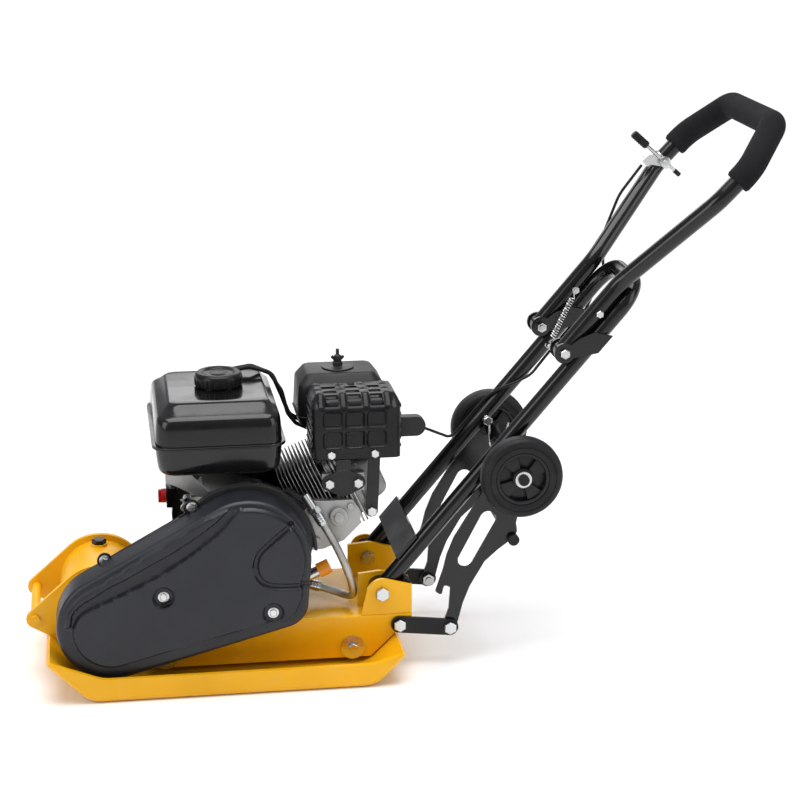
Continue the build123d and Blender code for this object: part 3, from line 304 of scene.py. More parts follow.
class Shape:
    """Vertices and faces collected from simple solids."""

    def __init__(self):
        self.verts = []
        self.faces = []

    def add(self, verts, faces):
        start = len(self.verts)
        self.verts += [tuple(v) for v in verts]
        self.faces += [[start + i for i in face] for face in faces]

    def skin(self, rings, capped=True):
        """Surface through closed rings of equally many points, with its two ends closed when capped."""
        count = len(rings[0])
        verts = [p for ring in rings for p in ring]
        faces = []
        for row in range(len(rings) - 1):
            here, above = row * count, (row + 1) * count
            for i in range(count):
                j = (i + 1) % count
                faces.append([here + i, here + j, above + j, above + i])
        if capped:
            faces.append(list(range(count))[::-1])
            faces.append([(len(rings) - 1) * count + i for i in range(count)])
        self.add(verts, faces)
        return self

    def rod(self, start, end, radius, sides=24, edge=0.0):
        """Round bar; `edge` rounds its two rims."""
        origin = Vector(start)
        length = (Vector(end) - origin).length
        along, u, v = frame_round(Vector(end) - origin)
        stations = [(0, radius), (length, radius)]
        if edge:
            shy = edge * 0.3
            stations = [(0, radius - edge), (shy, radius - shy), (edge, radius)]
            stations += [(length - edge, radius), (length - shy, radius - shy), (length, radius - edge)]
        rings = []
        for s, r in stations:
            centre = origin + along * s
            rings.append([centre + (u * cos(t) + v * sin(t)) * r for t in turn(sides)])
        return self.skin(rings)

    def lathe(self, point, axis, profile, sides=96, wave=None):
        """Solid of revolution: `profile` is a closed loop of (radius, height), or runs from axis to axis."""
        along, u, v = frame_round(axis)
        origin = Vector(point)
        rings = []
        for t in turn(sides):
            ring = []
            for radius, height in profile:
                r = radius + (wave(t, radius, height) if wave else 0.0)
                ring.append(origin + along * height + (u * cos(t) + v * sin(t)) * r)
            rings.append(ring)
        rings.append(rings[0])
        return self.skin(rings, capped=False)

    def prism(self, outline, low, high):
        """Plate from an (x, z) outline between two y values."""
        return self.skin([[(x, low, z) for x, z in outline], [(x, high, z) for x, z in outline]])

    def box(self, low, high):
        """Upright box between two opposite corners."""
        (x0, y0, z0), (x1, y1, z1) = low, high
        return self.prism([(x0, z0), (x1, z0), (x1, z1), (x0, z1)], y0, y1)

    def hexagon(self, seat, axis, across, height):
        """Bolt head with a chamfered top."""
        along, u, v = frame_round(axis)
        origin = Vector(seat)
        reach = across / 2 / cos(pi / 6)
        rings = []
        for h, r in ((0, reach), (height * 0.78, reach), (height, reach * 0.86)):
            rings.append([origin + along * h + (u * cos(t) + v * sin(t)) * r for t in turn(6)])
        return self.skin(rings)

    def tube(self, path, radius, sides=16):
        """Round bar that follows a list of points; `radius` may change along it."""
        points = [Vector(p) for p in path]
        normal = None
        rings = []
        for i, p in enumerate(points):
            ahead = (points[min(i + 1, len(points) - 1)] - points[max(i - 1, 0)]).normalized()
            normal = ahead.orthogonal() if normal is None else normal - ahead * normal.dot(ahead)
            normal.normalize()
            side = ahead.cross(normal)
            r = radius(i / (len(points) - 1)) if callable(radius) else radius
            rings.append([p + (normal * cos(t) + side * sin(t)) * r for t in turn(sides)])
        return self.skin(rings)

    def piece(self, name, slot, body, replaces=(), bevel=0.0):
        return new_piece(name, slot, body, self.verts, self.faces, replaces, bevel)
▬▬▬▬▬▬
▸ **Problem to solve**: Look over the listing above. Pick out and copy every line that includes "from".

▸ **Answer for the task**:
Continue the build123d and Blender code for this object: part 3, from line 304 of scene.py. More parts follow.
    """Vertices and faces collected from simple solids."""
        """Solid of revolution: `profile` is a closed loop of (radius, height), or runs from axis to axis."""
        """Plate from an (x, z) outline between two y values."""